═════ Task input ═════
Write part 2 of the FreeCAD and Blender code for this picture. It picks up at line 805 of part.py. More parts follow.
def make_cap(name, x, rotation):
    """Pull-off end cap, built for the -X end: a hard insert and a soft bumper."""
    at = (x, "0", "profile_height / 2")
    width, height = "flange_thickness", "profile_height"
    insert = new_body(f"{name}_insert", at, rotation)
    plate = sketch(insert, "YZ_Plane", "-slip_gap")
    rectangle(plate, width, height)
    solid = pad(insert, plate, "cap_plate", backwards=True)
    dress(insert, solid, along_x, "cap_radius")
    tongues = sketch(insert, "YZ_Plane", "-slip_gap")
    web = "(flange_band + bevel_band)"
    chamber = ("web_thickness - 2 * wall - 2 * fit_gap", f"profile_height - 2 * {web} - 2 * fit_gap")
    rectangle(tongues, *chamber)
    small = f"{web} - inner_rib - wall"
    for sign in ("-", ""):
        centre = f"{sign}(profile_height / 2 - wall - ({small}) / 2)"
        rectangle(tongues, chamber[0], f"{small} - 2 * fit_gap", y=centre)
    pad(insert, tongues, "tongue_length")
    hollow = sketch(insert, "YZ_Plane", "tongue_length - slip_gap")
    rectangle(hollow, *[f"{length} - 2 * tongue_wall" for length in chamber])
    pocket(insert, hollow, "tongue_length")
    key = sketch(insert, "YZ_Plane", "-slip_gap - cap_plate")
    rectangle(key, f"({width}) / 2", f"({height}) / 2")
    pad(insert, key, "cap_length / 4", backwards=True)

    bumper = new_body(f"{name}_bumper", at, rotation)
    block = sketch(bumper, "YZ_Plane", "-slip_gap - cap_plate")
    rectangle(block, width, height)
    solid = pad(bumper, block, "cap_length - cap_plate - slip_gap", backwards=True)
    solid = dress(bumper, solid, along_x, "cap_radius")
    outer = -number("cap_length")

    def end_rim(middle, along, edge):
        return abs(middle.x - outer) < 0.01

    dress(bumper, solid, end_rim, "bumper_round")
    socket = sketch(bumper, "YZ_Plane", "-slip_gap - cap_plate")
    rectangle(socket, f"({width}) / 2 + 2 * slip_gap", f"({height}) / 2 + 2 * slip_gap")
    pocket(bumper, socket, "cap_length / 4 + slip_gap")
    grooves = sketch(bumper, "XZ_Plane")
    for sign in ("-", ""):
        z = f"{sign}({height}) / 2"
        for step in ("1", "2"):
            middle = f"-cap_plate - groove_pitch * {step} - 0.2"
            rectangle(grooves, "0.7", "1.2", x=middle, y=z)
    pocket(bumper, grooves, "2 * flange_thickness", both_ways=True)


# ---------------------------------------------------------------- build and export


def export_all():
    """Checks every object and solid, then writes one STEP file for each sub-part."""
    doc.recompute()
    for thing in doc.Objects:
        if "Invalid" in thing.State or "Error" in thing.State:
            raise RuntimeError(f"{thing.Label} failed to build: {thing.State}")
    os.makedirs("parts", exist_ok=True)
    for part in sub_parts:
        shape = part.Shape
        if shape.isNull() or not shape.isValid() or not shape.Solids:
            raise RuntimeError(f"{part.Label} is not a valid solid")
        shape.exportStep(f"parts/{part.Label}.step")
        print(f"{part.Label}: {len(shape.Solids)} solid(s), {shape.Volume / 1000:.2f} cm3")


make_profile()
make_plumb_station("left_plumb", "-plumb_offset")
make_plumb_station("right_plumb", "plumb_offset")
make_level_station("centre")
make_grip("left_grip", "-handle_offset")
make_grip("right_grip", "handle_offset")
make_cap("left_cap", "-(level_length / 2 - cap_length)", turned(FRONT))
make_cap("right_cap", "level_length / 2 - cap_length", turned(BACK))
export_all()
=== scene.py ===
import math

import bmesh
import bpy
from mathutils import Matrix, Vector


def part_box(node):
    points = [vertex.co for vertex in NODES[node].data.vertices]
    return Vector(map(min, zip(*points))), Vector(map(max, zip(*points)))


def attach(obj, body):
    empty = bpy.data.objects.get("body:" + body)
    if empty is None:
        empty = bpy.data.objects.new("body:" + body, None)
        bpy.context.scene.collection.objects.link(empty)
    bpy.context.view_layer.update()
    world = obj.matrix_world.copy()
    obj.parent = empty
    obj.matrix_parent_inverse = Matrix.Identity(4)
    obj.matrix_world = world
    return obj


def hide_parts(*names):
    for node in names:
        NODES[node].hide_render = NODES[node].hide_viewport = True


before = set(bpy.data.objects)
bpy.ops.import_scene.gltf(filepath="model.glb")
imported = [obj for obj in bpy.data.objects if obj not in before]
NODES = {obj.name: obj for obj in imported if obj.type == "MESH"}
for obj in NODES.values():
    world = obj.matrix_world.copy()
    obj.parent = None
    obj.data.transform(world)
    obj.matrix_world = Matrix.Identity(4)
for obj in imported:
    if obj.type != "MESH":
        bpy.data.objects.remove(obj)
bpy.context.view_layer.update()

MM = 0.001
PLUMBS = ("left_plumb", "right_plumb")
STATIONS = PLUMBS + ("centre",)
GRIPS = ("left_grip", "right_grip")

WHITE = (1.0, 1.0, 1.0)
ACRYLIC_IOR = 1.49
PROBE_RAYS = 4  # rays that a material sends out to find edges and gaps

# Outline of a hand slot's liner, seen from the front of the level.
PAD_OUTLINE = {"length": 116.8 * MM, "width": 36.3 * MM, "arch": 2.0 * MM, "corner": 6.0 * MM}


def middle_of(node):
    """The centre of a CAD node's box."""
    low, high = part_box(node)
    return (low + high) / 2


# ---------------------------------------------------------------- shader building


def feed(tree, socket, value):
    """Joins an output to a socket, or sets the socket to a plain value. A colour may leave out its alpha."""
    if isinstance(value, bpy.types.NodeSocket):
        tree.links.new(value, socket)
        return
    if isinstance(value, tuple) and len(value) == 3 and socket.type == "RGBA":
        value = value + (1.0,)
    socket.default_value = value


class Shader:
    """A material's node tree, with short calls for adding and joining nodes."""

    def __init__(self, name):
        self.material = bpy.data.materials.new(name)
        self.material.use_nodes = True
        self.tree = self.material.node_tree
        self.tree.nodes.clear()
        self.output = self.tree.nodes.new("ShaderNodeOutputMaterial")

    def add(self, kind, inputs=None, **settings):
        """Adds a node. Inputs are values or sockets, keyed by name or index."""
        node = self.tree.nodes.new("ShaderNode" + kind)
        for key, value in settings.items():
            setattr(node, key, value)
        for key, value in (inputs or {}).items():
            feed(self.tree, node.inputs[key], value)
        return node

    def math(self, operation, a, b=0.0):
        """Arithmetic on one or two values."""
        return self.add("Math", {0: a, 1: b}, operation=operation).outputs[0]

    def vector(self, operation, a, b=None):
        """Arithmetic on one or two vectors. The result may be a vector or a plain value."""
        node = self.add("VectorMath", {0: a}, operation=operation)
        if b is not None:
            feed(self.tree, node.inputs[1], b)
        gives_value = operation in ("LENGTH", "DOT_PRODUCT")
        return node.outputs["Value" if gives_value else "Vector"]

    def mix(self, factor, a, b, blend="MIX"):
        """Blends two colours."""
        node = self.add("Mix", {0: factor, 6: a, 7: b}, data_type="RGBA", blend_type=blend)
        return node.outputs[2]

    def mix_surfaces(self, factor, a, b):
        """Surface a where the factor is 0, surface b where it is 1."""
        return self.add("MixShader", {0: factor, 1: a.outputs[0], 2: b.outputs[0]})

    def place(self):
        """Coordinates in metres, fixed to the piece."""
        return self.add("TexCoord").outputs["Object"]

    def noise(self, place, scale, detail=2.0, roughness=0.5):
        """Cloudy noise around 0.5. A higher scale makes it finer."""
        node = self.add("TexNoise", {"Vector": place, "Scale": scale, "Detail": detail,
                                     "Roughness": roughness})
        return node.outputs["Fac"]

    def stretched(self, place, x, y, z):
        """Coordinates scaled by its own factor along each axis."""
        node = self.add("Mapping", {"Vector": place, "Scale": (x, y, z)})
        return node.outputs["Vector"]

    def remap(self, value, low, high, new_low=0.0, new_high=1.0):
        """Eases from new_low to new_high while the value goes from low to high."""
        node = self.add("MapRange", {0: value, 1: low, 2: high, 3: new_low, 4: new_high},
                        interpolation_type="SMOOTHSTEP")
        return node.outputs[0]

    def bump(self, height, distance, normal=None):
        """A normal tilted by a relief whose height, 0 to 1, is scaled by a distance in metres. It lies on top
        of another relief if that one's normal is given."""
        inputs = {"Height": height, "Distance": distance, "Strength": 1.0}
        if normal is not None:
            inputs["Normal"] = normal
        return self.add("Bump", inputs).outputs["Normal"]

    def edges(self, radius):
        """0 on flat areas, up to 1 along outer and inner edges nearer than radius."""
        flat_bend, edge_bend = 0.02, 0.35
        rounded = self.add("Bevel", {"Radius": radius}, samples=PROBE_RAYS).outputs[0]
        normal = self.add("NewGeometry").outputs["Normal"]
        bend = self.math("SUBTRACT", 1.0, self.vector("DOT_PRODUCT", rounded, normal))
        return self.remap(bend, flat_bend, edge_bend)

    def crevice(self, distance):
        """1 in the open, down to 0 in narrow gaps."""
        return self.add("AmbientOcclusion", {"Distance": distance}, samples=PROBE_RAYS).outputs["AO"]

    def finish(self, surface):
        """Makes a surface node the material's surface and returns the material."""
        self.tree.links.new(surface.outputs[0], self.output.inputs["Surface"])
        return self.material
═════
═════ Task input ═════
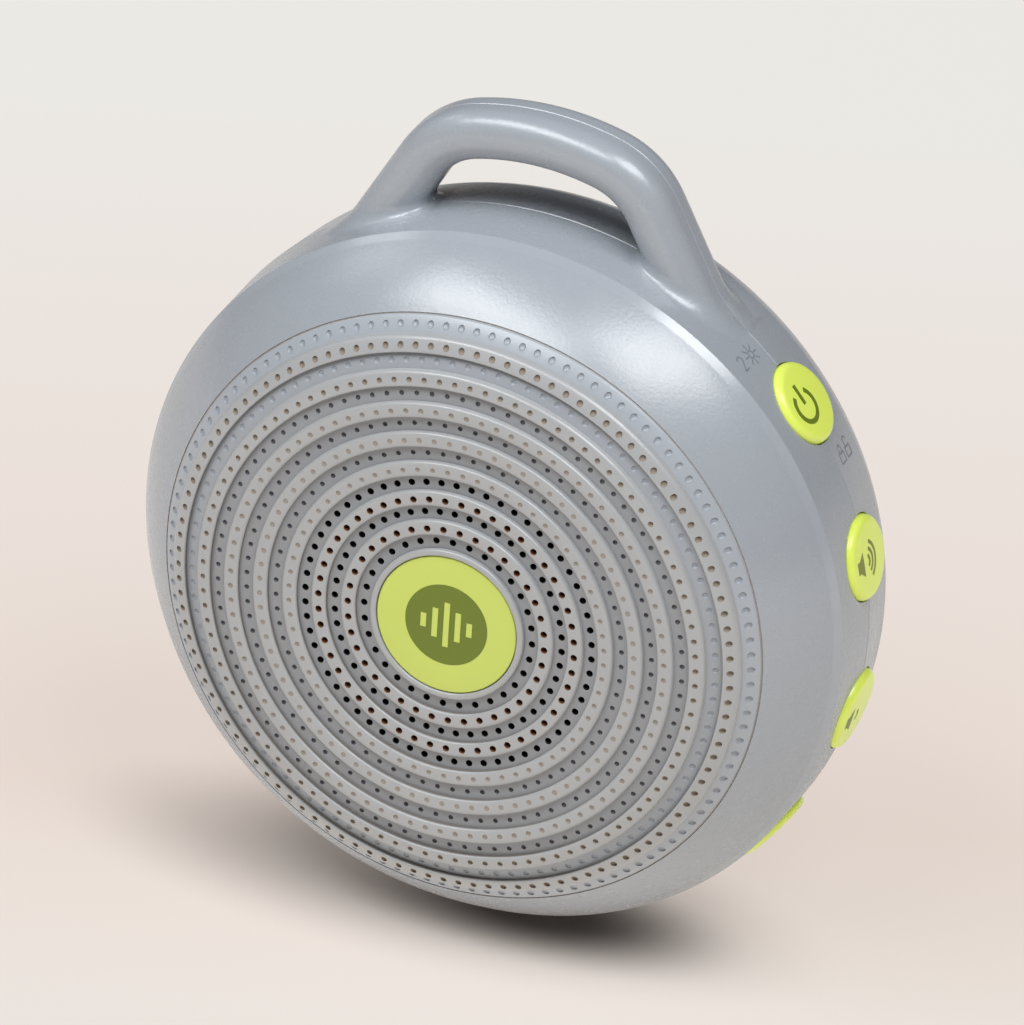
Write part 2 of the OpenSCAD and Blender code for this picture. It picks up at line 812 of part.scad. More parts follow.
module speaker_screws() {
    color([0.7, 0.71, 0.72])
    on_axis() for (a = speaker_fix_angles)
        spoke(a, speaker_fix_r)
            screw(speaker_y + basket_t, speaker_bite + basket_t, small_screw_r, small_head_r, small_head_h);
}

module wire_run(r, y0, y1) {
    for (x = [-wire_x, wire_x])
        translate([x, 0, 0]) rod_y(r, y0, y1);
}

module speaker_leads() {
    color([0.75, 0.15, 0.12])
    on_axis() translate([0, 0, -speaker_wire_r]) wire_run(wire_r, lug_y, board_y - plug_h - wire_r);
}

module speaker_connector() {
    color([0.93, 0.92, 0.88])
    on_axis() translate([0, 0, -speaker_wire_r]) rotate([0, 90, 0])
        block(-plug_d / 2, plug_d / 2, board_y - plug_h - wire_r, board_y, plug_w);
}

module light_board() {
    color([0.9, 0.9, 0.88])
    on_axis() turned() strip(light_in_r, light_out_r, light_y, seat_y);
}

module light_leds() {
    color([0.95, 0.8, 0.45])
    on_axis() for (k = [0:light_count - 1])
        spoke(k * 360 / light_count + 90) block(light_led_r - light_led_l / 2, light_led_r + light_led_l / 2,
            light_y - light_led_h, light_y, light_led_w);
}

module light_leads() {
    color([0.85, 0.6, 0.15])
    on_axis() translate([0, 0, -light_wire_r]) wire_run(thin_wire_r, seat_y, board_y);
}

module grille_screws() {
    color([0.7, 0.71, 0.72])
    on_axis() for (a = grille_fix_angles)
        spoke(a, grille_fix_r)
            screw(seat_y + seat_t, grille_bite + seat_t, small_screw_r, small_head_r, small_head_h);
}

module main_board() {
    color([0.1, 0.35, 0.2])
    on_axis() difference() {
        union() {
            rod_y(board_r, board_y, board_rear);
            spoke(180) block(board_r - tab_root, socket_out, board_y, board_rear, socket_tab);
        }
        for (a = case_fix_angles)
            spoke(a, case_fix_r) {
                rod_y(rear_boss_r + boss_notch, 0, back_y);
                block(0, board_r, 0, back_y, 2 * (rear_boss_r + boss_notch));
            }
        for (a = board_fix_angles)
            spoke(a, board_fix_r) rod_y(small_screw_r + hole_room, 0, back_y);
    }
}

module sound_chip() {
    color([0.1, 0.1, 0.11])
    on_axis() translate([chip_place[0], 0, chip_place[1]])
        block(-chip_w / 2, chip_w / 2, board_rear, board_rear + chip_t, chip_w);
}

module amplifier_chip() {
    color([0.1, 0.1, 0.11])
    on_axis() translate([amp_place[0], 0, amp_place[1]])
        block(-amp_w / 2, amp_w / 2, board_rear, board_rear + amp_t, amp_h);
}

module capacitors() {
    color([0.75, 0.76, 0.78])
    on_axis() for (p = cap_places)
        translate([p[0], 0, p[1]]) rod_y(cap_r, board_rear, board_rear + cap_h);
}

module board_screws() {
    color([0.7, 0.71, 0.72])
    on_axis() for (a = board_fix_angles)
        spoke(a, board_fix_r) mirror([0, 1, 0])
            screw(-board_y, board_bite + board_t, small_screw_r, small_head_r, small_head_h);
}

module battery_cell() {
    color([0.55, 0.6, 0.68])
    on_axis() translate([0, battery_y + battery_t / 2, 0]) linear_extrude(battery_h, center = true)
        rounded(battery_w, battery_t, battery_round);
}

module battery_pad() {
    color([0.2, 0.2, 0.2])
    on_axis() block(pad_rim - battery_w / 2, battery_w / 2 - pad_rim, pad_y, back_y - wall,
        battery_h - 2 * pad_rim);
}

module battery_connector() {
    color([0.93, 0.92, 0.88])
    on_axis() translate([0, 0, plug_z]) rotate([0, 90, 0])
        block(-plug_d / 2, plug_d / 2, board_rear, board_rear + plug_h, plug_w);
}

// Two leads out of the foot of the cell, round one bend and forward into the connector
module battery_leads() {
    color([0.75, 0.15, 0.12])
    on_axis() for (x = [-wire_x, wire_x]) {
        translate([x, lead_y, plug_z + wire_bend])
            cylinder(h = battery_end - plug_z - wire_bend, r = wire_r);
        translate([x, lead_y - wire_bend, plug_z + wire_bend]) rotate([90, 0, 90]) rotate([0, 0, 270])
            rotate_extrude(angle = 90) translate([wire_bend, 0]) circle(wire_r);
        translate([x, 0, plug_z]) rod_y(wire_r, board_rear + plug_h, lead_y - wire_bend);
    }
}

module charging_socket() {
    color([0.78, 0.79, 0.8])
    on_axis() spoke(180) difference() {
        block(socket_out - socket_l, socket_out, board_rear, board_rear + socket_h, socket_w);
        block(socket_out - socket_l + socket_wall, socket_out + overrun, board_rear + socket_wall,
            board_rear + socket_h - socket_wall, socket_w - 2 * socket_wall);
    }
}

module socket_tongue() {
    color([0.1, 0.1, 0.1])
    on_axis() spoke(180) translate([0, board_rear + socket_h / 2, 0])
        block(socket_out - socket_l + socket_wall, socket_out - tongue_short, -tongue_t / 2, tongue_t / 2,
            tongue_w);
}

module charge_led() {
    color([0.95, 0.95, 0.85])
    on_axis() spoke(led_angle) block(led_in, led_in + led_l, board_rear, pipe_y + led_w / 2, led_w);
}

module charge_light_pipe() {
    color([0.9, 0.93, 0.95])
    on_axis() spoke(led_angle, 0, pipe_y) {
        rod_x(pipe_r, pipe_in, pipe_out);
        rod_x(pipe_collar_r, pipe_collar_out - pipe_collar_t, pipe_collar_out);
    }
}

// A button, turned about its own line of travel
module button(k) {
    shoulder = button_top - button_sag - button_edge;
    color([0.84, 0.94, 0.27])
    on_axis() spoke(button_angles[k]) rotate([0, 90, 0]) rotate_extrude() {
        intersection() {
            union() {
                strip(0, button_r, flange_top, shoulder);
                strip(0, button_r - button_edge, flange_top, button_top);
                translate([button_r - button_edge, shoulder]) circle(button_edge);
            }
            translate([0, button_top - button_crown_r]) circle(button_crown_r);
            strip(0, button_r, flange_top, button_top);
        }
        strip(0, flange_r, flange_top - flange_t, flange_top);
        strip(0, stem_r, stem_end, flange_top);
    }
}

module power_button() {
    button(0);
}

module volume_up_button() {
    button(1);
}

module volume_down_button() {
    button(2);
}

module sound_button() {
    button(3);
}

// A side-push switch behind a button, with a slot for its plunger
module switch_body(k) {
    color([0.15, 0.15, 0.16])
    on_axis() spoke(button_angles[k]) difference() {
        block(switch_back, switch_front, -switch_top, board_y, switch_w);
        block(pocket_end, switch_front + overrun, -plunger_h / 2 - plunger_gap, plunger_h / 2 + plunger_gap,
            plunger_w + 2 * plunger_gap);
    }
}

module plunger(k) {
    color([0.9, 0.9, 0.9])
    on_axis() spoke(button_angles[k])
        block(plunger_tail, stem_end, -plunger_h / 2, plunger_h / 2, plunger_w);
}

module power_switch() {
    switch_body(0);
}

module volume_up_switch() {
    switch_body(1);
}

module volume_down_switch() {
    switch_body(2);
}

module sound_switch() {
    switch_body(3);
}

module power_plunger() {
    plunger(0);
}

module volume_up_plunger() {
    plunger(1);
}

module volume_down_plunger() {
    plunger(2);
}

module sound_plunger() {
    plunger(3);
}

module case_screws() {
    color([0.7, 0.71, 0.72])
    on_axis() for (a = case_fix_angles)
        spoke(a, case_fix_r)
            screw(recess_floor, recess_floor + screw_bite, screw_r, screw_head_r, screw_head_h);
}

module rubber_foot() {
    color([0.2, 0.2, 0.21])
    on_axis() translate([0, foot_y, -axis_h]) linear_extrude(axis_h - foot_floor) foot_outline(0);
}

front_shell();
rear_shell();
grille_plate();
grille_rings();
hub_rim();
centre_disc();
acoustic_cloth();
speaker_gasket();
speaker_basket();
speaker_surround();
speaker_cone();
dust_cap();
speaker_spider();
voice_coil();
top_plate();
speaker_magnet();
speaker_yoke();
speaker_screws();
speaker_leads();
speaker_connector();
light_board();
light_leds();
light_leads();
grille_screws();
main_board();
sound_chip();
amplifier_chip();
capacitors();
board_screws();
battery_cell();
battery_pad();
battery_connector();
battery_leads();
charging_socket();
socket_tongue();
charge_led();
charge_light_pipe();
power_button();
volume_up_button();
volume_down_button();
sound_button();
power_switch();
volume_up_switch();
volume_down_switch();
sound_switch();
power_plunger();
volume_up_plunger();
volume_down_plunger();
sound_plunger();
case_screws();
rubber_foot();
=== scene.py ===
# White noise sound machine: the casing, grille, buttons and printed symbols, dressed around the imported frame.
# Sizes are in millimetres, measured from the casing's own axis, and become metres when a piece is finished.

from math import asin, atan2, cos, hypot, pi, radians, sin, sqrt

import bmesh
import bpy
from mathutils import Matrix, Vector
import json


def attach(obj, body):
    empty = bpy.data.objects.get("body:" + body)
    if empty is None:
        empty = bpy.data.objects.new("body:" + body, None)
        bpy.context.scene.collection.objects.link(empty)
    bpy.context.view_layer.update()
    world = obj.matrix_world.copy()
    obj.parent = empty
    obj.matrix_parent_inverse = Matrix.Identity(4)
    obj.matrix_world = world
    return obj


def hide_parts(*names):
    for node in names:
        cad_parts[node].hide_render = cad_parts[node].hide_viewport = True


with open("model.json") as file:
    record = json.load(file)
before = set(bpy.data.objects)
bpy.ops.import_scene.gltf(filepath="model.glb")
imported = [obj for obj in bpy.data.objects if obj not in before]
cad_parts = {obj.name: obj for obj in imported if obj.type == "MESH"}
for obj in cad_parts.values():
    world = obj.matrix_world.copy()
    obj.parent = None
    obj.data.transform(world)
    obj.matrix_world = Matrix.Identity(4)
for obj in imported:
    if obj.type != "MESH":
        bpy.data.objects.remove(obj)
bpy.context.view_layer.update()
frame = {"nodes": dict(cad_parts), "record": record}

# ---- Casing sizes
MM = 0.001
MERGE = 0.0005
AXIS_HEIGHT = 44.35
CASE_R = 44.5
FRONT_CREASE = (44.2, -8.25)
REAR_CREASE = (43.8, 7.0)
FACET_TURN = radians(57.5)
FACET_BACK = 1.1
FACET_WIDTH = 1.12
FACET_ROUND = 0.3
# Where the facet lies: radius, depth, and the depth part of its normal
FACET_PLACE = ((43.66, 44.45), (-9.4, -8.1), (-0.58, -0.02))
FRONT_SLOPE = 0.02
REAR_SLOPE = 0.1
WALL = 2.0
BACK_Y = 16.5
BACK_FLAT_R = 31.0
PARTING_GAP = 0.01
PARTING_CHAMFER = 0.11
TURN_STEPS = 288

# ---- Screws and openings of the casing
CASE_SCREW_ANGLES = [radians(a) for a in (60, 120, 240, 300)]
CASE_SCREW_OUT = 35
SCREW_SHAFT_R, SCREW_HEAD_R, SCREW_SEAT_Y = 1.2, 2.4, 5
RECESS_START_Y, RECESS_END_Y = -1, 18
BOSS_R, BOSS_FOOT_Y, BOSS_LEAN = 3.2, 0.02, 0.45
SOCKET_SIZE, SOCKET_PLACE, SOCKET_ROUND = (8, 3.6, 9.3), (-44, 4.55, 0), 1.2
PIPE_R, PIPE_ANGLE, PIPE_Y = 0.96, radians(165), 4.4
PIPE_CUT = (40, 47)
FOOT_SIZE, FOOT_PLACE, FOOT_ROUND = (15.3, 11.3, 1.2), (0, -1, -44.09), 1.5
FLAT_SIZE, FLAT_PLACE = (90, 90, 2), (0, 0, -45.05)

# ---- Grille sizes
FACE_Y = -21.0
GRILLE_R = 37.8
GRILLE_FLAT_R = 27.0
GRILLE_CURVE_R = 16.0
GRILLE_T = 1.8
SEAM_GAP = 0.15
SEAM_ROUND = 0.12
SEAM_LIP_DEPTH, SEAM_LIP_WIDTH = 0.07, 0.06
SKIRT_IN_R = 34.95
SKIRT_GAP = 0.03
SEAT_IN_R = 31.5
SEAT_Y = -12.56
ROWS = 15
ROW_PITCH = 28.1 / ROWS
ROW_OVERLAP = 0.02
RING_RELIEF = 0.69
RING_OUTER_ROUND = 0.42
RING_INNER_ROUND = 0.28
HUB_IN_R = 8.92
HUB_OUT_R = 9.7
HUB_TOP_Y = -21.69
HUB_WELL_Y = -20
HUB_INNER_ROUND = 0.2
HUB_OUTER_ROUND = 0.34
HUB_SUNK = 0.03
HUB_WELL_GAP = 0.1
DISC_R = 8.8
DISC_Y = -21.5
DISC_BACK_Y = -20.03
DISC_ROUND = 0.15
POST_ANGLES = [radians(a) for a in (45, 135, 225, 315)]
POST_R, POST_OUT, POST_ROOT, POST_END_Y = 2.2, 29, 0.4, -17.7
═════
Reproduce each line holding the word "picture".

Solution below –
Write part 2 of the FreeCAD and Blender code for this picture. It picks up at line 805 of part.py. More parts follow.
Write part 2 of the OpenSCAD and Blender code for this picture. It picks up at line 812 of part.scad. More parts follow.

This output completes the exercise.